Given task
Search the material below for the word "positions" and copy every line in which it occurs.
** start of Records for processing **
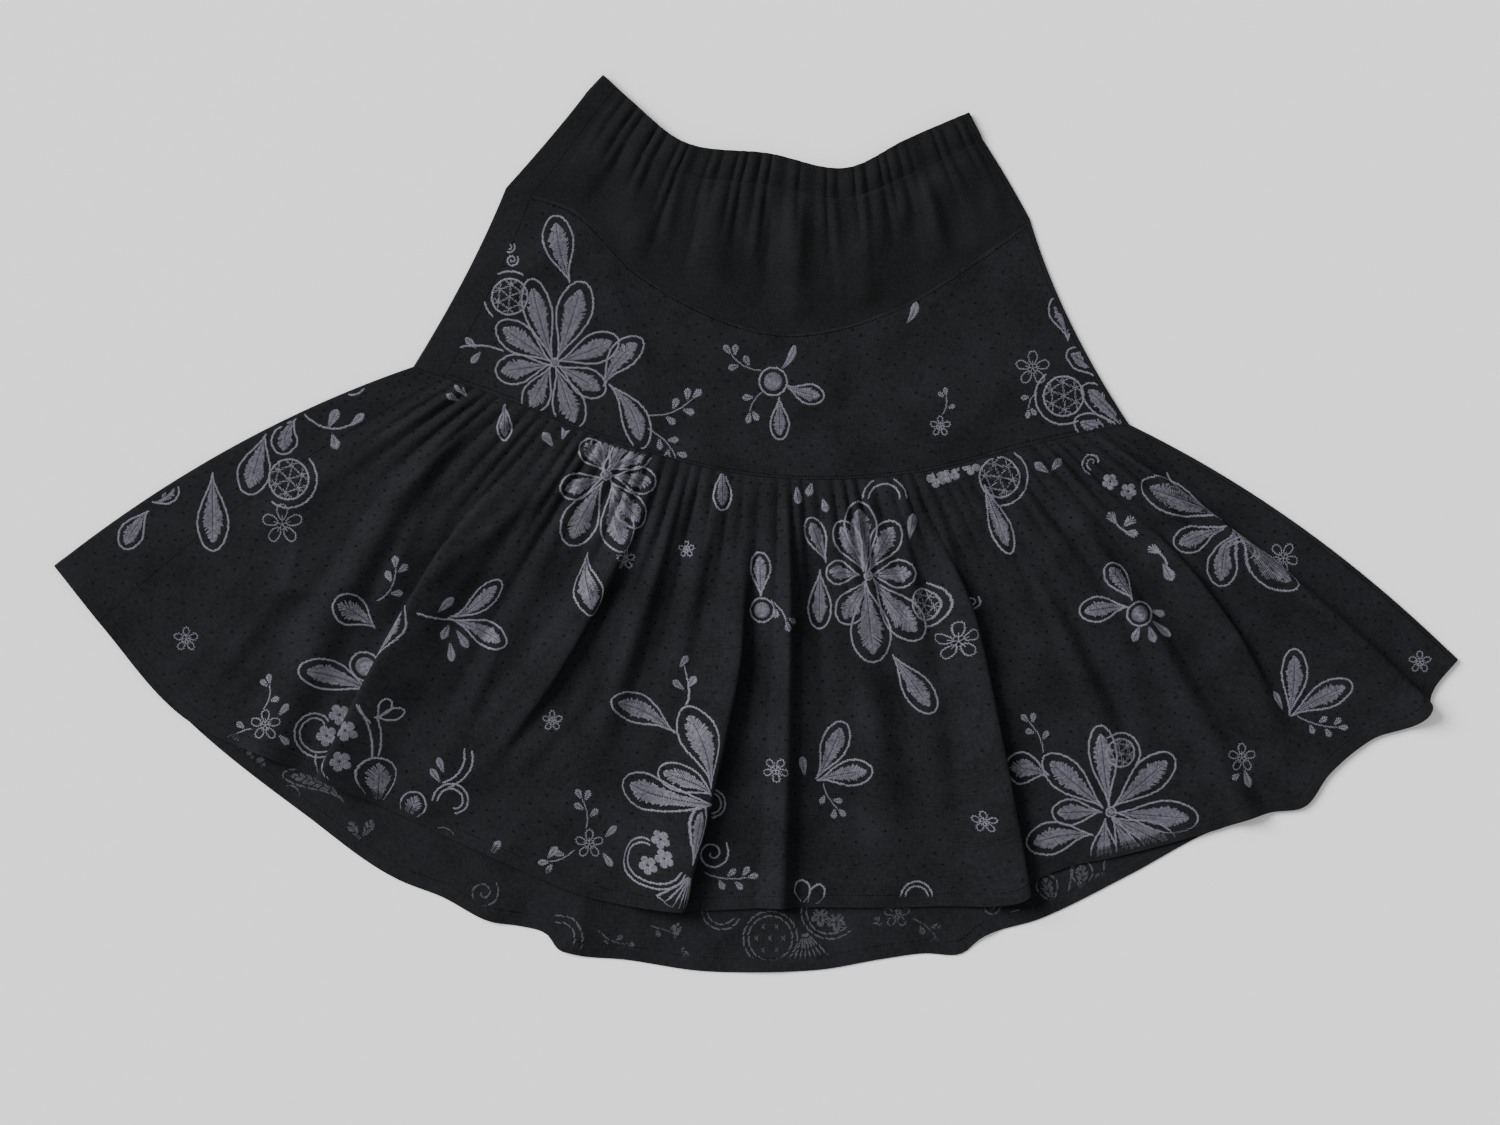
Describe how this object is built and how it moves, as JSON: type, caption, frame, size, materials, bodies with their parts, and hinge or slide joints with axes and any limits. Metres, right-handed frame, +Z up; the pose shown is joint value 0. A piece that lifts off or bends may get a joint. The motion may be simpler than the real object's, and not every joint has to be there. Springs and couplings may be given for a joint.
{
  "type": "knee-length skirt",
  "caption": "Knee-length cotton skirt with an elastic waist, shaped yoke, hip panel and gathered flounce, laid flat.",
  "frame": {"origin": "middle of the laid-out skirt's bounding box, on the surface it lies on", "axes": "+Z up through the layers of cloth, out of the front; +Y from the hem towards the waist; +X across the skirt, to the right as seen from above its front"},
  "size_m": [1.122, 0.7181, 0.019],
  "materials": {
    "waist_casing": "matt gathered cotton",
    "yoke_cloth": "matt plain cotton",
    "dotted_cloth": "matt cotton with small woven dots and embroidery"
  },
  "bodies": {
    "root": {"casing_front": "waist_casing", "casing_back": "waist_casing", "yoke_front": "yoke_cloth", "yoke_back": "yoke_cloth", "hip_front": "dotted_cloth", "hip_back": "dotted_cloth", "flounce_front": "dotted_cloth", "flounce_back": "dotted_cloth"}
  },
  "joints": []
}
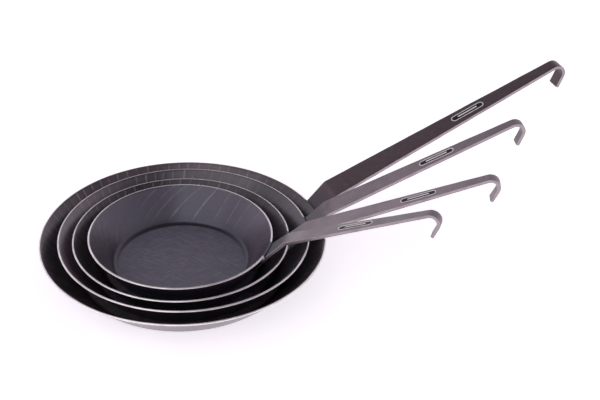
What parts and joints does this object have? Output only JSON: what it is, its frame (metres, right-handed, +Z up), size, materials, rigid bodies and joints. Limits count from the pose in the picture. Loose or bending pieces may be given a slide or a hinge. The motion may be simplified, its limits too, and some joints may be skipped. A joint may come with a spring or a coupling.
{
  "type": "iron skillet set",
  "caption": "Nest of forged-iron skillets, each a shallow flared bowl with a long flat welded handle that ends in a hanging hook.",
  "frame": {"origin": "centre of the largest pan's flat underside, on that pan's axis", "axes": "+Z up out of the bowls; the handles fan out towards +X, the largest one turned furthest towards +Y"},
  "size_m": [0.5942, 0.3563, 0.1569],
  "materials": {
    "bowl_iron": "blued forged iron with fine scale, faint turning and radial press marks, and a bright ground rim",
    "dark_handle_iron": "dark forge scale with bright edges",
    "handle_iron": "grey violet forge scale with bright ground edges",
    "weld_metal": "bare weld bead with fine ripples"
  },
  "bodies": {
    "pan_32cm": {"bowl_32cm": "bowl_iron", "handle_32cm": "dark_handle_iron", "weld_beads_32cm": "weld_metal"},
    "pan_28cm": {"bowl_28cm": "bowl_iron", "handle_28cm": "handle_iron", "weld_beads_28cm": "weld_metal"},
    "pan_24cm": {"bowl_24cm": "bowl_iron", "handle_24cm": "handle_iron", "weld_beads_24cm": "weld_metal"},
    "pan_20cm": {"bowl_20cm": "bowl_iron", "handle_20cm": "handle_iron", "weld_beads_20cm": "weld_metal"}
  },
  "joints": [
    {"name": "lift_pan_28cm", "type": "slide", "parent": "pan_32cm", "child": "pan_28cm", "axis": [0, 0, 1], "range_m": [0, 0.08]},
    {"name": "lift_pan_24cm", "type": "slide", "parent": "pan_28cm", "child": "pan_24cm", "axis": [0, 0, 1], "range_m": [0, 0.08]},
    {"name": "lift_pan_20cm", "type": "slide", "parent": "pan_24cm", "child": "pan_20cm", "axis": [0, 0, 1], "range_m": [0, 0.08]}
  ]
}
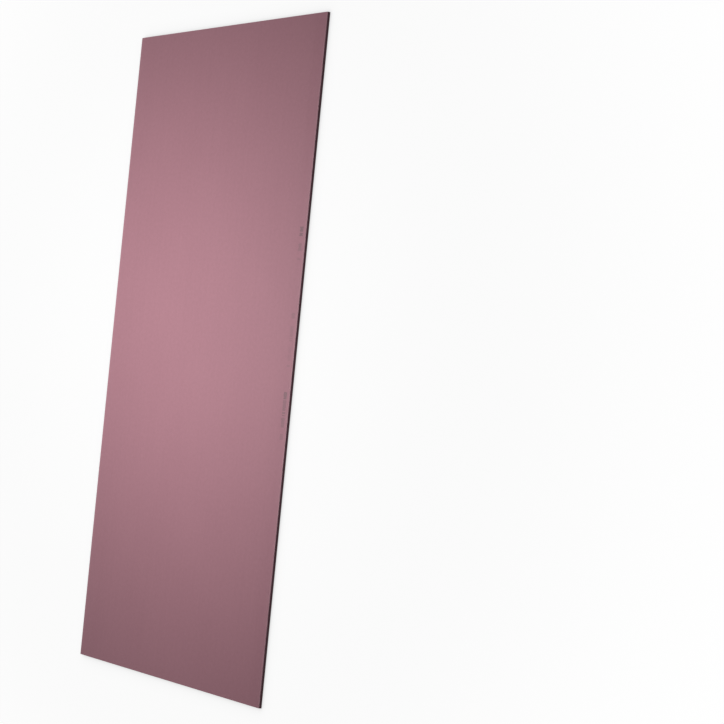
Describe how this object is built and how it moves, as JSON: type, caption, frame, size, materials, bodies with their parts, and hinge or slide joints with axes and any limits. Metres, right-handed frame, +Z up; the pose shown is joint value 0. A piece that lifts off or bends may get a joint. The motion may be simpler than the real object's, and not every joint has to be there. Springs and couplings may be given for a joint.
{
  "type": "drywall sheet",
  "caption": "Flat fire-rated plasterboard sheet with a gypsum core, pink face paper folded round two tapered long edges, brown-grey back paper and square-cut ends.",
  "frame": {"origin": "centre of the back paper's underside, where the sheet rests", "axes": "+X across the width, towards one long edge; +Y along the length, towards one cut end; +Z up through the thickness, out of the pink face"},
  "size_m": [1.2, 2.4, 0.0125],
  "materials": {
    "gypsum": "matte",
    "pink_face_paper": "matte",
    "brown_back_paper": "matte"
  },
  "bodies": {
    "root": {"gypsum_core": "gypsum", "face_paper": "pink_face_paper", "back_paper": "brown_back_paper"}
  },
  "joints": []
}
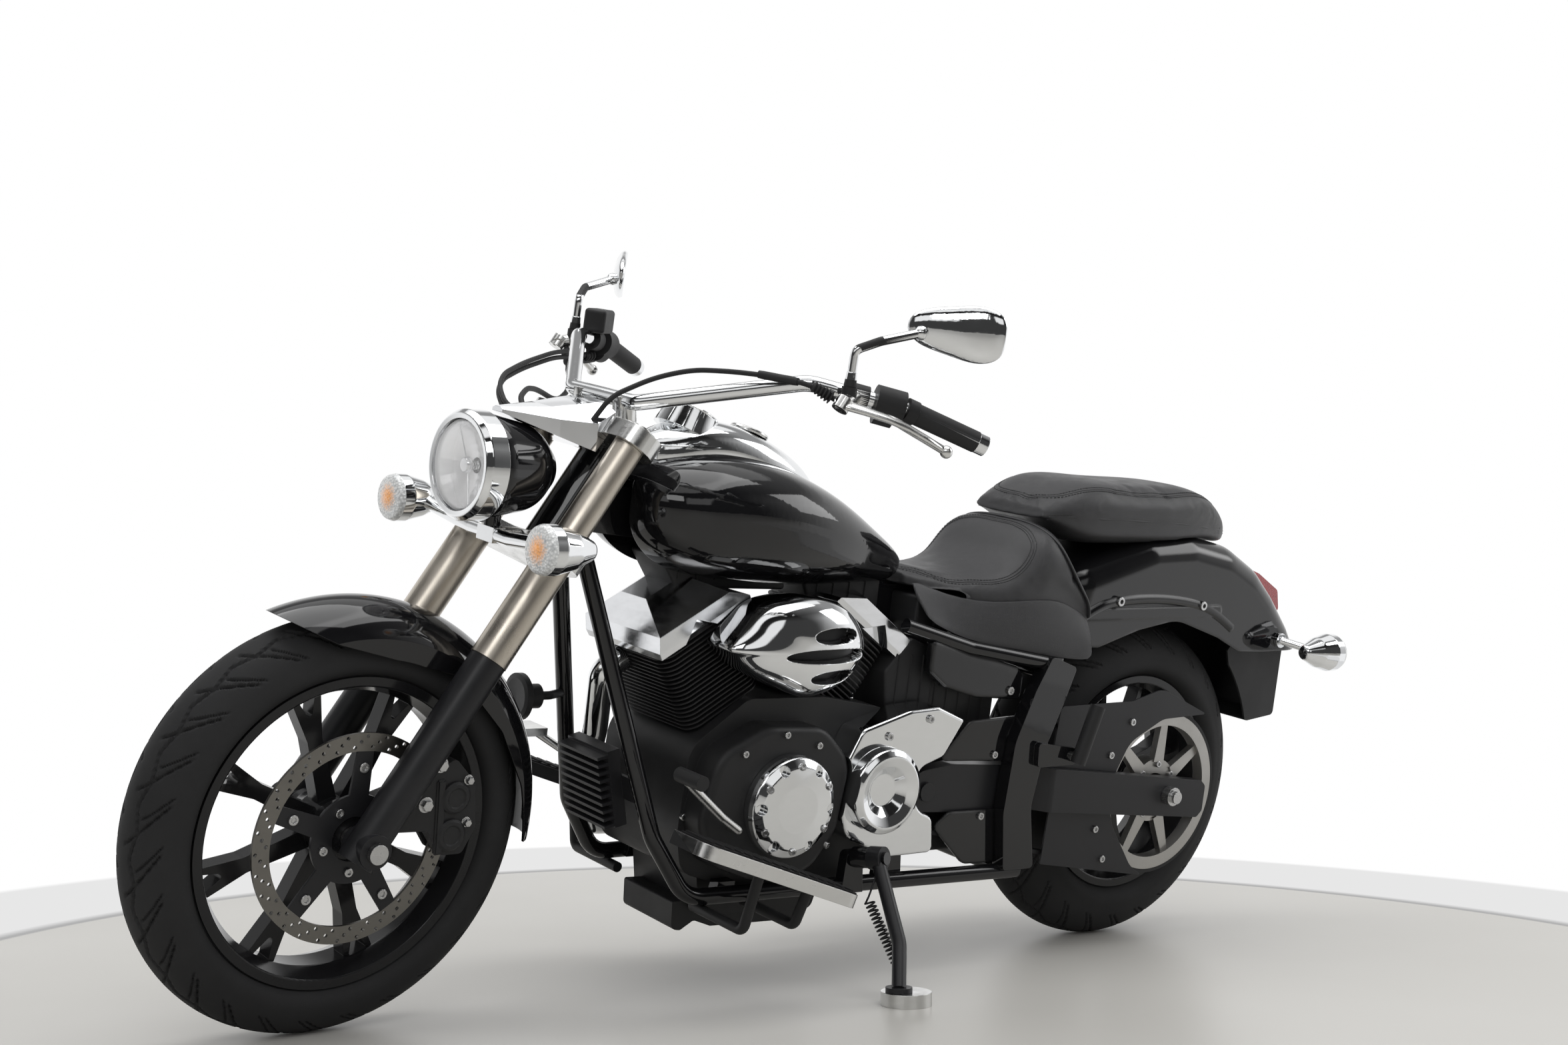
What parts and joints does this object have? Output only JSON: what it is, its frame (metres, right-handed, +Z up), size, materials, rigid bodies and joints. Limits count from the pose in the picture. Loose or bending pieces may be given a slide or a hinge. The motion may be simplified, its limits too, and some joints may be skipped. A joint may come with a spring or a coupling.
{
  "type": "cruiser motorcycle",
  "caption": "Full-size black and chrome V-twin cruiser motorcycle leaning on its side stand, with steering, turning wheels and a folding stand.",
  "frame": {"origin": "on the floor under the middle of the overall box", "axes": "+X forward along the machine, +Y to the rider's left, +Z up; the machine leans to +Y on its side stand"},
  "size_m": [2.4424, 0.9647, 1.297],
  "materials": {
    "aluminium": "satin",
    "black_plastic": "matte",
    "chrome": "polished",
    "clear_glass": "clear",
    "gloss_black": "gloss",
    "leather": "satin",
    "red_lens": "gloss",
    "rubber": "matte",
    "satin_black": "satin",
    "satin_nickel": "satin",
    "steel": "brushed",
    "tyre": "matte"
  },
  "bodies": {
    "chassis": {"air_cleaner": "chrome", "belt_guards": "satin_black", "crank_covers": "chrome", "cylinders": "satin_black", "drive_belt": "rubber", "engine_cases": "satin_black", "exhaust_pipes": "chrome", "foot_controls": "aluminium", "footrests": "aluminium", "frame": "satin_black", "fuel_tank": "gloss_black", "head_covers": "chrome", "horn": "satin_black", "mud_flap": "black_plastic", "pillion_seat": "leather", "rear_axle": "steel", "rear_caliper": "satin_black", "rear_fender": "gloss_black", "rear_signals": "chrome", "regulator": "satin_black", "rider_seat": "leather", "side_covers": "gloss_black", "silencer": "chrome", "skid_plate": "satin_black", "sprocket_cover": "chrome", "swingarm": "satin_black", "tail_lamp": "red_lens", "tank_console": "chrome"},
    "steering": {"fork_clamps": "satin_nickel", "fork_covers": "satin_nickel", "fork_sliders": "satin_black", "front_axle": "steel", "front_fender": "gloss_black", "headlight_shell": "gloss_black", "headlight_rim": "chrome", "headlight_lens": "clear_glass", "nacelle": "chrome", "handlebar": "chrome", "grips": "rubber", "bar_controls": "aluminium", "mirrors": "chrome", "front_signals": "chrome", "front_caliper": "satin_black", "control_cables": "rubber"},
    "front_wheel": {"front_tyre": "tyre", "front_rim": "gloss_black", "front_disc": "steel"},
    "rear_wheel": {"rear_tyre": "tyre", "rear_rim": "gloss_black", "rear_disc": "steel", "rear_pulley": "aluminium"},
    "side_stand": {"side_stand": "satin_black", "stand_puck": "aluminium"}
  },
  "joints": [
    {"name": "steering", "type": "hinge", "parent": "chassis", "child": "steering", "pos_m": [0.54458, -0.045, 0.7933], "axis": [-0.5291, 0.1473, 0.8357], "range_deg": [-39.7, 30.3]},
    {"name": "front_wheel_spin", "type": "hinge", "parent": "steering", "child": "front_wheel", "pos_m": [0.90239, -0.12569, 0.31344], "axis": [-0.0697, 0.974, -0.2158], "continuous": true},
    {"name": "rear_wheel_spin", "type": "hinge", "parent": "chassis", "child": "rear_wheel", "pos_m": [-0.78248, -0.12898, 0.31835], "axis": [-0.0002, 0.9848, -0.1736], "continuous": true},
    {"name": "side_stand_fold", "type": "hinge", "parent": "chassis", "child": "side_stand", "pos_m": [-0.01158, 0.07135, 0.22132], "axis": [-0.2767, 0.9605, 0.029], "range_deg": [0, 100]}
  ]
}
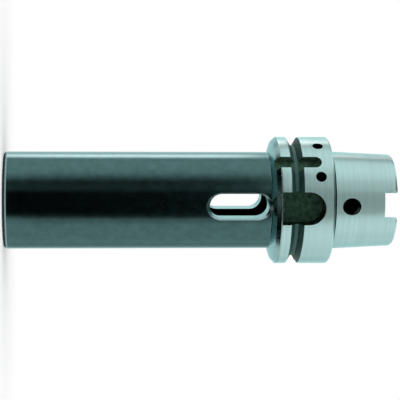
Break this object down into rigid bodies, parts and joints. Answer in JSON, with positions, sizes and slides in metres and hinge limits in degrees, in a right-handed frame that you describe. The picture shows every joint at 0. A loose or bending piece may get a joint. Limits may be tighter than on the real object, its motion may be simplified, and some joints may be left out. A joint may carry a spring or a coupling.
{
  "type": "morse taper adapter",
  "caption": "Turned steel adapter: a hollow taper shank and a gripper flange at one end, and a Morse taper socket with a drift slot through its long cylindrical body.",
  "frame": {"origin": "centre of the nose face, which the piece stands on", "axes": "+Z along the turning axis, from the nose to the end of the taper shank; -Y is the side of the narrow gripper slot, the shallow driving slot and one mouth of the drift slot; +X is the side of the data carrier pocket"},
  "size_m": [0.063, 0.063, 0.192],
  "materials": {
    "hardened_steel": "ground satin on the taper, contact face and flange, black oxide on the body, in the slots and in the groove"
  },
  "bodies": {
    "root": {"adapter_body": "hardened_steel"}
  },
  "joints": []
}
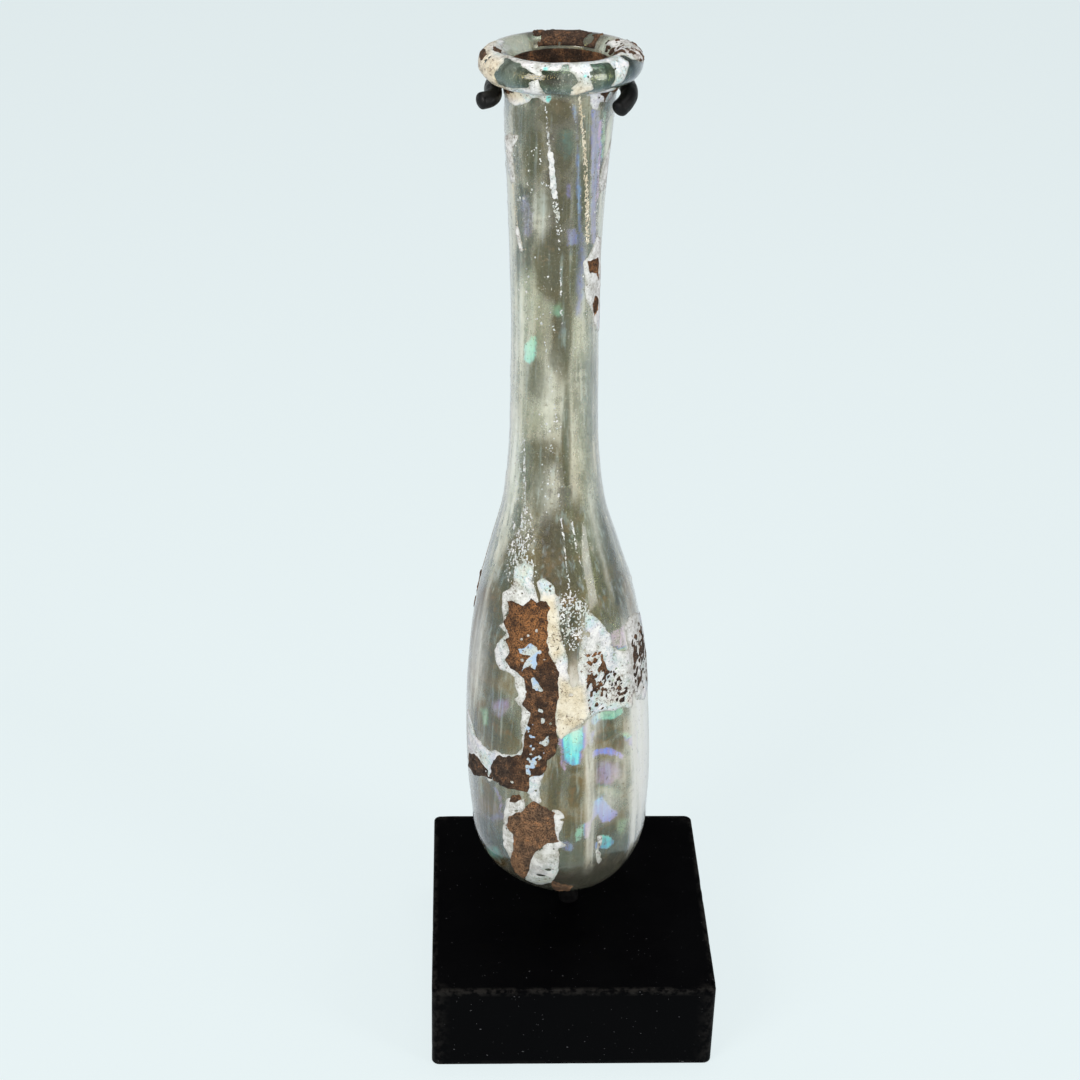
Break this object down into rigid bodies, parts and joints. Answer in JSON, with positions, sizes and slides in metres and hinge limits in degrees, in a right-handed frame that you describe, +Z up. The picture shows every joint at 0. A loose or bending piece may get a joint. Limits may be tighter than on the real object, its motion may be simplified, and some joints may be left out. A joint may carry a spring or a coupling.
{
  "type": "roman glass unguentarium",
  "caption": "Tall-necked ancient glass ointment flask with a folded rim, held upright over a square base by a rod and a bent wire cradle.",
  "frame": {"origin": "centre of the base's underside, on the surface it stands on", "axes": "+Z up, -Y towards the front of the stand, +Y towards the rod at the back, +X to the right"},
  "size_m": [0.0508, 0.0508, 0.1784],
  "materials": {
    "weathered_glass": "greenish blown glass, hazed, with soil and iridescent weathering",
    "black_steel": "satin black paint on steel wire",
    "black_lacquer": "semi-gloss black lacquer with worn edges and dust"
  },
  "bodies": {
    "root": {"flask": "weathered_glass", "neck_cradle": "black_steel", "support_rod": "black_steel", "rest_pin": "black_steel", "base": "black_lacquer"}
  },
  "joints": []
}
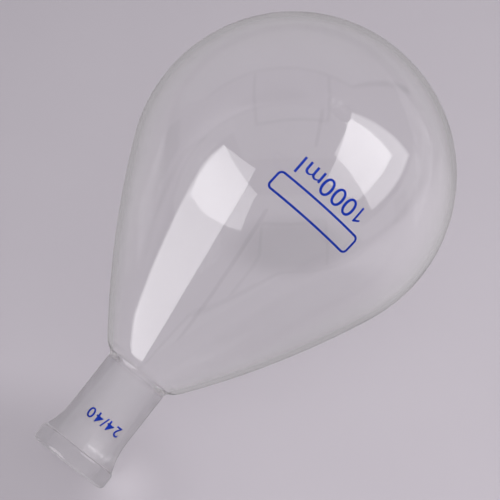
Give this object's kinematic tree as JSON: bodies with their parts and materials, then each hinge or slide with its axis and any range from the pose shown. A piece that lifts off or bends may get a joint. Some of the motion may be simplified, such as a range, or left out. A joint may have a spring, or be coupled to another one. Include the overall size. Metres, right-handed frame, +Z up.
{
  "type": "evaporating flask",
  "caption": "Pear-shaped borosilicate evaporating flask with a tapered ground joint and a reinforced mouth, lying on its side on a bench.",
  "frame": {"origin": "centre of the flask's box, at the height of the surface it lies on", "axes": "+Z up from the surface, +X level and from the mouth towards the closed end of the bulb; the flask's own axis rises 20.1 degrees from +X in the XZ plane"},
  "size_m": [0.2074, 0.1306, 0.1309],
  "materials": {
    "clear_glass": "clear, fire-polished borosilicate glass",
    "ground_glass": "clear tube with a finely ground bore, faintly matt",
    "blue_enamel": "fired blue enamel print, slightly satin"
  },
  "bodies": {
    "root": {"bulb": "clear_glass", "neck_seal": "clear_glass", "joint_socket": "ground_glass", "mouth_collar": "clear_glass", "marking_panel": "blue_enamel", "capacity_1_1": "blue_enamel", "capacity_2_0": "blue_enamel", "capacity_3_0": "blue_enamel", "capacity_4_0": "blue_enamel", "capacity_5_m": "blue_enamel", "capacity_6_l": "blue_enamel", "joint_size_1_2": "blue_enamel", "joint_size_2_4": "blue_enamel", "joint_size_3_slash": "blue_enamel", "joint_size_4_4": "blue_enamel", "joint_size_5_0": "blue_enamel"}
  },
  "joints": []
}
** end of Records for processing **
Full solution
Break this object down into rigid bodies, parts and joints. Answer in JSON, with positions, sizes and slides in metres and hinge limits in degrees, in a right-handed frame that you describe. The picture shows every joint at 0. A loose or bending piece may get a joint. Limits may be tighter than on the real object, its motion may be simplified, and some joints may be left out. A joint may carry a spring or a coupling.
Break this object down into rigid bodies, parts and joints. Answer in JSON, with positions, sizes and slides in metres and hinge limits in degrees, in a right-handed frame that you describe, +Z up. The picture shows every joint at 0. A loose or bending piece may get a joint. Limits may be tighter than on the real object, its motion may be simplified, and some joints may be left out. A joint may carry a spring or a coupling.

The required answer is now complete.